Internships and getting ahead
Collated international data for internships is not readily available, however various surveys help to paint a picture. In the US, a 2012 survey of 15,715 graduating bachelors students by the National Association of Colleges and Employers (NACE) revealed that 55% had received internship or co-op experience. Of that group, 51% had been offered at least one job.
However there was a divergence between paid and unpaid interns, with about 60% of paid interns receiving at least one job offer, compared to 37% of unpaid interns. To put the latter number in perspective, 36% of non-interning graduates received job offers. Clearly, not all internships are created equal.
But what is true is that, broadly speaking, students who have worked as interns command higher starting salaries on the job market.
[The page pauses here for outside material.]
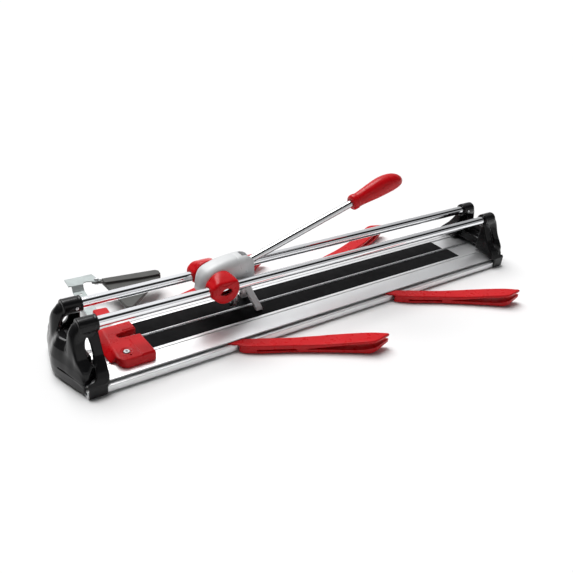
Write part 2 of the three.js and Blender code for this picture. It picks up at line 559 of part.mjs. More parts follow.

Research from Inspiring Interns revealed that UK graduates who interned for as little as three months could earn £1,500 more in their first year of working than graduates without work experience.
High demand for internships means some students pay for placements, which raises ethical issues – among them whether it is fair for companies to accept unpaid labour from indebted students, and whether wealthier students deserve the advantage of being able to pay more for placements. But as long as businesses drive demand, neither of these issues is likely to be resolved soon. In the end, barring changes to the system, the most important consideration is each student’s future needs.